Although the film begins with an info-dump that explains that the US screwed over Iran by having the CIA overthrow the elected government in 1953 and then helped impose a royal dictatorship in the form of the restored shah, that part of the film is emotionally flat. It tells, it doesn’t show. It is tacked on. It does not intersect with the subsequent film in any significant way. It therefore has no emotional weight and does little to contextualize the Iranian characters (none of whose names I think we even learn).

“This year’s films illuminated the tension and resentment of those living in the West Bank….”

Yeah. Those darn resentful Palestinians.

Of course, Jewish fanatics don’t live in colonies, on stolen Palestinian land in the West Bank, as mainstream US media would have one believe. No. You see, they live in “Jewish neighborhoods.” So that leaves the resentful to be Palestinians.

I don’t know if it was Affleck who came up with that nonsense or if the line was written for him. It’s hard to tell given his propaganda Oscar winner.

One thing is for sure, though, Affleck is an empty shell.

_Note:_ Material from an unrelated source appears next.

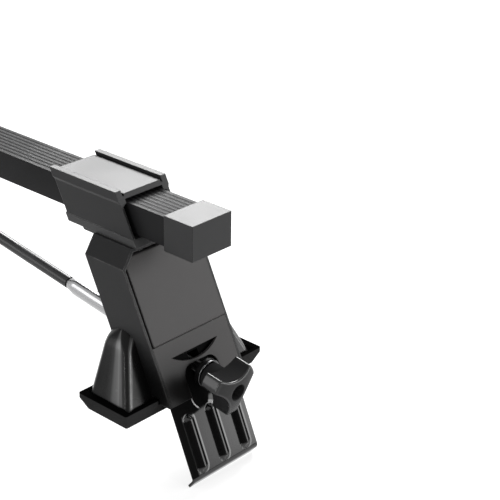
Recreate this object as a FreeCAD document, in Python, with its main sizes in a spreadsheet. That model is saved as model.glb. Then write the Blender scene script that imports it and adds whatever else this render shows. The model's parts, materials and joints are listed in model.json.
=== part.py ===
import FreeCAD, Part
import math
import os

import Sketcher

# A roof rack crossbar: a sheathed steel bar with one clamping foot near each end.
# Millimetres. The bar lies along X, +Z is up, and the origin is under the bar's middle,
# at the height of the hook plates' lips. Both feet are the same foot, turned half round.
#
# A foot is drawn in its own frame: x runs outward along the bar from the front of the
# tower at the height where panel and cover meet, y across the bar, z up from the bar's
# underside.

SIZES = [
    ("bar_length", 1200.0, "over both end caps"),
    ("sheath_width", 33.0, "ribbed plastic sheath, across"),
    ("sheath_height", 21.0, "ribbed plastic sheath, up"),
    ("sheath_wall", 1.5, "sheath wall round the tube"),
    ("tube_wall", 1.5, "steel tube wall"),
    ("tube_corner", 2.0, "steel tube outer corner radius"),
    ("rib_count", 8.0, "ribs along the sheath's top"),
    ("groove_width", 1.3, "groove between two ribs"),
    ("groove_depth", 0.7, "groove between two ribs"),
    ("cap_length", 25.7, "end cap along the bar"),
    ("cap_side", 1.5, "cap wall beside the sheath"),
    ("cap_top", 2.0, "cap wall over and under the sheath"),
    ("cap_end", 2.2, "cap end wall"),
    ("cap_spigot", 18.0, "cap spigot into the tube"),
    ("cap_spigot_wall", 1.6, "cap spigot wall"),
    ("running_gap", 0.08, "clearance of a sliding fit, a side"),
    ("seat_gap", 0.1, "clearance between pieces that are fixed, a side"),
    ("foot_setback", 19.0, "end of the bar in to the tower's front at the panel joint"),
    ("tower_lean", 0.489, "run for each unit of fall, tower, panel and cover"),
    ("bracket_lean", 0.52, "run for each unit of fall, ends of bracket and saddle"),
    ("hook_lean", 23.8, "hook plate from upright, degrees"),
    ("base_lean", 0.436, "run for each unit of fall, base front"),
    ("base_flare", 0.41, "run for each unit of fall, base ends"),
    ("bracket_length", 65.2, "bracket along the bar"),
    ("bracket_front", -45.5, "bracket's forward end at its top plate"),
    ("bracket_leg_out", 22.1, "bracket leg, half width outside"),
    ("bracket_leg_in", 20.3, "bracket leg, half width inside"),
    ("bracket_head_in", 16.9, "bracket head, half width inside"),
    ("bracket_air", 2.1, "air between the ribs and the bracket's top plate"),
    ("bracket_plate", 3.4, "bracket top plate"),
    ("lip_height", 2.2, "lips above the top plate"),
    ("lip_out", 23.1, "lips, half width outside"),
    ("lip_in", 18.2, "lips, half width inside"),
    ("lip_groove_in", 16.7, "groove beside the top plate, inner edge from the middle"),
    ("lip_groove_depth", 1.6, "groove beside the top plate"),
    ("lip_skirt", 5.8, "lip side from the top plate's level down to the step"),
    ("leg_below_bar", 1.0, "bracket legs below the bar's underside"),
    ("cradle_length", 42.0, "cradle along the bar"),
    ("cradle_inset", 8.5, "cradle end from the bracket's upper front end"),
    ("cradle_height", 18.6, "cradle sides above the bar's underside"),
    ("saddle_thickness", 5.5, "saddle plate"),
    ("saddle_tail", 1.8, "saddle's back end beyond the bracket's"),
    ("saddle_edge", 0.5, "chamfer along the saddle's joint line"),
    ("lug_end", -84.9, "saddle lug's end behind the tower"),
    ("lug_thickness", 3.1, "saddle lug"),
    ("lug_half_width", 20.0, "saddle lug"),
    ("saddle_screw_radius", 3.0, "saddle screw shank"),
    ("saddle_screw_length", 6.6, "saddle screw shank above the tower's top plate"),
    ("saddle_screw_pitch_x", 17.0, "saddle screws along the bar"),
    ("saddle_screw_pitch_y", 24.0, "saddle screws across the bar"),
    ("saddle_screw_x", -47.8, "middle of the saddle screws"),
    ("saddle_head_radius", 4.6, "saddle screw head"),
    ("saddle_head_height", 3.6, "saddle screw head"),
    ("tower_half_width", 36.6, "tower outside"),
    ("tower_sheet", 2.0, "tower sheet"),
    ("tower_front", -1.65, "tower's front plane at the joint of panel and cover"),
    ("tower_depth", 36.8, "tower front to back along the bar"),
    ("shoulder_half_width", 24.3, "tower's flat top, half width"),
    ("shoulder_drop", 9.5, "fall of the tower's bevelled shoulders"),
    ("split_drop", 66.2, "bar underside down to the joint of panel and cover"),
    ("cover_drop", 103.4, "bar underside down to the cover's lower edge"),
    ("seat_drop", 100.0, "bar underside down to the tower's seat in the base"),
    ("seat_front", 6.6, "tower seat's front end"),
    ("panel_sheet", 1.6, "front panel sheet"),
    ("panel_depth", 2.6, "front panel tray, front to back"),
    ("panel_gap", 1.6, "shadow gap round the front panel"),
    ("cover_sheet", 1.6, "lower cover sheet"),
    ("cover_depth", 2.6, "lower cover tray, front to back"),
    ("arch_half_width", 15.8, "opening in the lower cover round the tension rod"),
    ("arch_top_drop", 84.2, "bar underside down to the top of that opening"),
    ("arch_corner", 7.5, "rounding of that opening's corners"),
    ("moon_chord", 43.5, "half-moon slot, straight upper edge"),
    ("moon_depth", 6.5, "half-moon slot, greatest depth"),
    ("moon_drop", 10.0, "panel joint down to the half-moon's straight edge"),
    ("base_bottom_drop", 105.0, "bar underside down to the base's underside"),
    ("base_height", 47.0, "base moulding"),
    ("base_back", -38.6, "base's upright back face"),
    ("base_front", 1.0, "base's front lower edge"),
    ("base_half_length", 60.2, "base's lower edge, half its length across the bar"),
    ("base_crown", 8.0, "rounding of the base's top edges"),
    ("base_corner", 4.0, "rounding of the base's standing corners"),
    ("base_rod_slot", 13.0, "opening in the base for the tension rod"),
    ("base_screw_x", -20.0, "base screws along the bar"),
    ("base_screw_drop", 88.0, "bar underside down to the base screws"),
    ("base_screw_radius", 2.5, "base screw shank"),
    ("base_screw_length", 13.0, "base screw shank from the tower's inner face"),
    ("base_head_radius", 4.2, "base screw head"),
    ("base_head_height", 2.4, "base screw head"),
    ("pad_drop", 114.0, "bar underside down to the pad's underside"),
    ("pad_rim_drop", 101.5, "bar underside down to the pad's rim"),
    ("pad_rim_band", 3.6, "upright band of the pad's rim"),
    ("pad_rim_wall", 2.6, "pad rim wall, front and back"),
    ("pad_end_wall", 5.1, "pad rim wall at the two ends"),
    ("pad_taper", 4.0, "pad's sole inside its rim, all round"),
    ("pad_corner", 1.5, "rounding of the pad's corners"),
    ("pad_notch_half_width", 36.0, "gap in the pad's front rim for the hook plate"),
    ("pivot_x", -17.8, "hook plate's pivot along the bar"),
    ("pivot_drop", 51.2, "bar underside down to the hook plate's pivot"),
    ("pin_radius", 3.0, "hook pin"),
    ("eye_radius", 5.5, "hook plate's rolled eye, outside"),
    ("hook_sheet", 2.0, "hook plate sheet"),
    ("hook_length", 116.0, "pivot down to the hook plate's fold"),
    ("hook_half_width", 31.5, "hook plate"),
    ("lip_length", 8.3, "folded lip of the hook plate"),
    ("lip_fold", 62.0, "turn of the folded lip, degrees"),
    ("fold_radius", 2.0, "inner radius of the fold"),
    ("bead_count", 3.0, "pressed beads on the hook plate"),
    ("bead_pitch", 21.0, "beads across the hook plate"),
    ("bead_width", 8.6, "pressed bead"),
    ("bead_height", 3.2, "pressed bead"),
    ("bead_top", 74.0, "pivot down to the beads' upper ends"),
    ("bead_bottom", 113.0, "pivot down to the beads' lower ends"),
    ("rod_slot_half_width", 4.8, "slot in the hook plate for the tension rod"),
    ("rod_slot_length", 22.0, "slot in the hook plate for the tension rod"),
    ("rod_drop", 91.19, "bar underside down to the tension rod at the washer"),
    ("washer_x", 15.3, "washer's middle along the bar"),
    ("rod_radius", 3.55, "tension rod shank"),
    ("thread_radius", 4.0, "tension rod thread"),
    ("thread_length", 46.0, "tension rod thread"),
    ("sleeve_radius", 4.4, "sleeve over the tension rod"),
    ("sleeve_gap", 0.1, "air between the sleeve and the rod"),
    ("sleeve_end_x", -123.6, "outer end of the sleeve"),
    ("sleeve_start", 14.0, "rod pin to the inner end of the sleeve"),
    ("anchor_pin_x", 57.9, "middle of the bar out to the rod pin"),
    ("anchor_pin_drop", 15.0, "bar underside down to the rod pin"),
    ("rod_pin_radius", 2.5, "pin through the rod's inner eye"),
    ("rod_eye_radius", 6.0, "rod's inner eye"),
    ("rod_eye_width", 8.0, "rod's inner eye"),
    ("slide_in", 30.0, "travel of a foot toward the middle of the bar"),
    ("slide_out", 20.0, "travel of a foot toward the end of the bar"),
    ("anchor_width", 24.0, "centre anchor channel"),
    ("anchor_sheet", 2.5, "centre anchor channel"),
    ("anchor_slot_gap", 0.2, "air round the rod pin in its slot"),
    ("anchor_end", 8.0, "metal beyond the end of a slot"),
    ("anchor_edge", 5.5, "metal below a slot"),
    ("anchor_screw_radius", 2.0, "anchor screw shank"),
    ("anchor_screw_pitch", 10.0, "anchor screws across the bar"),
    ("anchor_screw_length", 9.0, "anchor screw shank"),
    ("anchor_head_radius", 3.8, "anchor screw head"),
    ("anchor_head_height", 1.7, "anchor screw head"),
    ("seat_radius", 8.5, "half-ball thrust seat"),
    ("seat_rim", 3.0, "plain rim of the thrust seat"),
    ("washer_radius", 10.0, "washer"),
    ("washer_thickness", 1.5, "washer"),
    ("knob_radius", 19.8, "over the knob's lobes"),
    ("knob_lobes", 3.0, "lobes on the knob"),
    ("knob_length", 26.8, "washer to the knob's face"),
    ("knob_head", 17.0, "depth of the knob's lobes and middle"),
    ("knob_fall", 3.5, "fall of the domed face from its middle to its rim"),
    ("knob_flat", 6.4, "flat middle of the domed face, radius"),
    ("knob_dome", 52.0, "dome of the face, radius"),
    ("hub_radius", 8.8, "knob's hub"),
    ("scallop_radius", 24.0, "hollow between two lobes"),
    ("scallop_up", 33.48, "hollow's centre from the knob's axis, up"),
    ("scallop_aside", 1.17, "hollow's centre from the knob's axis, across"),
    ("lobe_round", 1.5, "rounding of a lobe's corners"),
    ("knob_edge", 0.8, "rounding of the knob's rims"),
    ("socket_radius", 5.6, "open socket in the knob's face"),
    ("insert_radius", 5.0, "threaded insert, outside"),
    ("insert_length", 12.0, "threaded insert"),
    ("insert_setback", 2.0, "insert behind the hub's washer end"),
    ("rod_end_depth", 9.0, "rod's end behind the knob's face"),
]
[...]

That’s probably why he can’t act on screen. His acting is rigid, lacking in emotion and expression. No insight.

Who knows, perhaps one day he’ll discover a functioning brain hiding somewhere in that jaw of his.

On a side note, I love how Hollywood actors know their place, vis-a-vis Jews in Hollywood. Clooney doesn’t touch the oppression of Palestinians but rushes to Darfur seeing as it’s an AIPAC-approved solidarity conflict.

In the earlier article on this regarding Oscars and the Ted Skit, the thread included mentioned that another thing you need for a successful career, besides pro-Israel cred, is be ready to whatever it takes to satisfy the pedophiles, which is as big a problem in Hollywood as it is in the Catholic Church (and orthodox Jewish community). 2/23 Issue of W’s Movie Issue includes Afleck giving us a sample of what he & Matt Damon dealt with at auditions to get ahead as young post-Mickely Mouse Club aspiring actors in Hollywood:

“We auditioned for the part of Robin in the first Batman. We went up to New York and auditioned in situations that were a little sketchy and shady. A guy would say, ‘We’re not sure what we’re calling the movie yet. Why don’t you lie down?’ We were naive and young and left saying, ‘He seemed like a nice guy. I wonder if we’ll get it. I think my hand job was pretty good.'”

Affleck recited his lines. But who wrote the lines and put together the documentary montages?